The use of LED lighting stripes in custom room installations is actually a more relevant harbinger of LEDs’ future. LED makers ultimately envision encroaching on, if not taking over, the massive incandescent light-bulb business. Of course, they are not there yet. Consumer LED Christmas lights, for example, have been available at retail for a few years now, and the reports have been decidedly mixed. There are online reports of inconsistent colors (for example, blues that don’t match other blues on the same string), corrosion within the lighting fixtures, unavailability of replacement bulbs, uneven brightness, etc.

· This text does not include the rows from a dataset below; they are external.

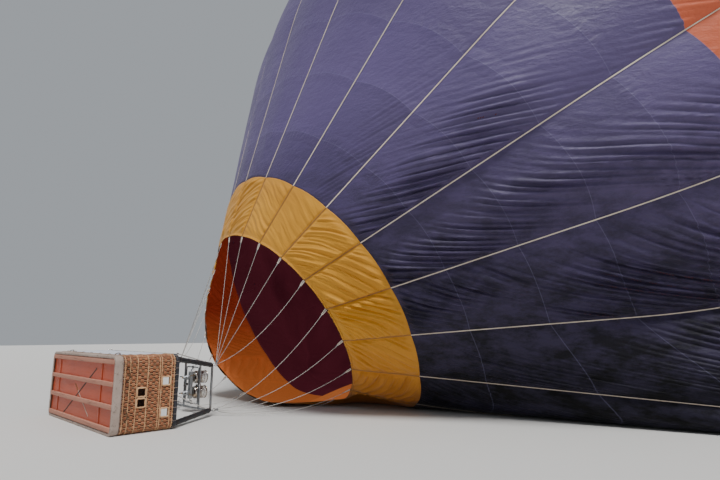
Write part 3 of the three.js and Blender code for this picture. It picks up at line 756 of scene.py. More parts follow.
def makeTapes():
    e, t = envelope, tapes
    last = e["crown"] - e["crownRing"]
    shares = [k / t["rows"] for k in range(t["rows"] + 1)]
    stations = [e["lip"] + (last - e["lip"]) * (0.45 * share + 0.55 * share ** 2) for share in shares]
    for i in range(goreCount):
        edges = []
        for station in stations:
            reach = t["width"] / 2 / (profileAt(station)[1] * fullTurn / goreCount)
            sides = [(i + side * reach) % goreCount for side in (-1, 1)]
            edges.append([clothSurface(station, tape, t["lift"]) for tape in sides])

        def placeAt(u, v):
            first, second = edges[round(v * t["rows"])]
            return first.lerp(second, u)
        shape = laidGrid(2, t["rows"], placeAt)
        uv = shape.loops.layers.uv.active
        for face in shape.faces:
            for loop in face.loops:
                loop[uv].uv = (loop[uv].uv.x, stations[round(loop[uv].uv.y * t["rows"])])
        faceTowards(shape, shape.faces[0], clothNormal(stations[0], i))
        piece = addPiece(f"load_tape_{i + 1:02d}", shape, [webbing])
        thicken(piece, t["thickness"], 1)


def hemAlong(name, station, width, material):
    def placeAt(u, v):
        return clothSurface(station + width * (v - 0.5), goreCount * u, tapes["hemLift"])
    shape = laidGrid(goreCount * 24, 2, placeAt, (goreCount * 10, 1), closed=True)
    faceTowards(shape, shape.faces[0], clothNormal(station, 0.02))
    piece = addPiece(name, shape, [material])
    thicken(piece, tapes["hemThickness"], 1)


def makeCrownRing():
    e = envelope
    middle = profileAt(e["crown"] - e["crownRing"])[0] + 0.018
    sine, cosine = math.sin(e["axisSlope"]), math.cos(e["axisSlope"])
    centre = fromEnvelopeFrame(cosine * middle, 0, e["apex"][2] + sine * middle)
    metal = tapes["ringRadius"]
    section = [(metal * across, e["crownRing"] + metal * out) for across, out in circle(16)]
    shape = turned(section, 80, ring=True)
    facing = Vector((1, 0, 0)).rotation_difference(axisDirection()).to_matrix()
    bmesh.ops.rotate(shape, verts=shape.verts, matrix=facing)
    bmesh.ops.translate(shape, verts=shape.verts, vec=centre)
    addPiece("crown_ring_metal", shape, [brushedAluminium], replaced=["crown_ring"])


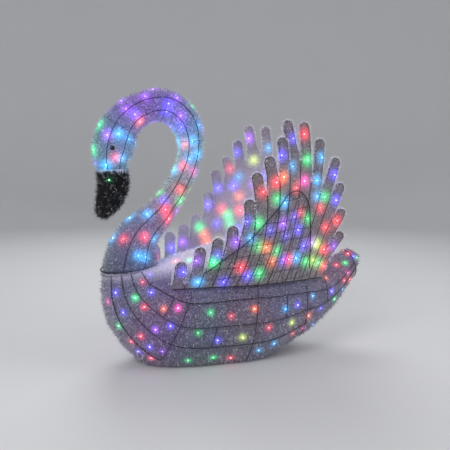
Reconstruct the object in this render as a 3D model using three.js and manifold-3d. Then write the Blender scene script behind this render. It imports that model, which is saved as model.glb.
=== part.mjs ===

However, in the big picture, those troubles are likely to be more an indication of the technology’s growth out of infancy rather than critical long-term flaws. When those palm-sized pico projectors were first introduced almost three years ago, they were lucky to achieve 15 lumens to 20 lumens of brightness. Today, 100 lumens to 200 lumens is clearly on the horizon. It’s a result of money being reinvested — not just to make a few tiny projectors brighter — but with the proverbial carrot of replacing every light bulb in the world.

The good news for those pico projectors — and for larger, brighter projection systems over time — is that LEDs are really just emerging from their infancy. While efficiency has grown considerably, LED companies believe that they are just scratching the surface of LEDs’ potential in terms of all the benefits — such as longer life, energy efficiency, no inherent white bias, and small physical size.

This year’s Christmas lights are likely to be a good deal more reliable than those from years past. Indeed, the use of LEDs to light the famous Rockefeller Center Christmas tree this year marks a coming of age for the technology. It shows that LED technology has now reached a level of reliability to be displayed on the most famous Christmas tree in the country and a level of popular culture’s mainstream — and that will only bolster R&D. It does not mean that those pico projectors are likely to jump up to 500 lumens to 1000 lumens right away. It’s just not as far-fetched as it once seemed.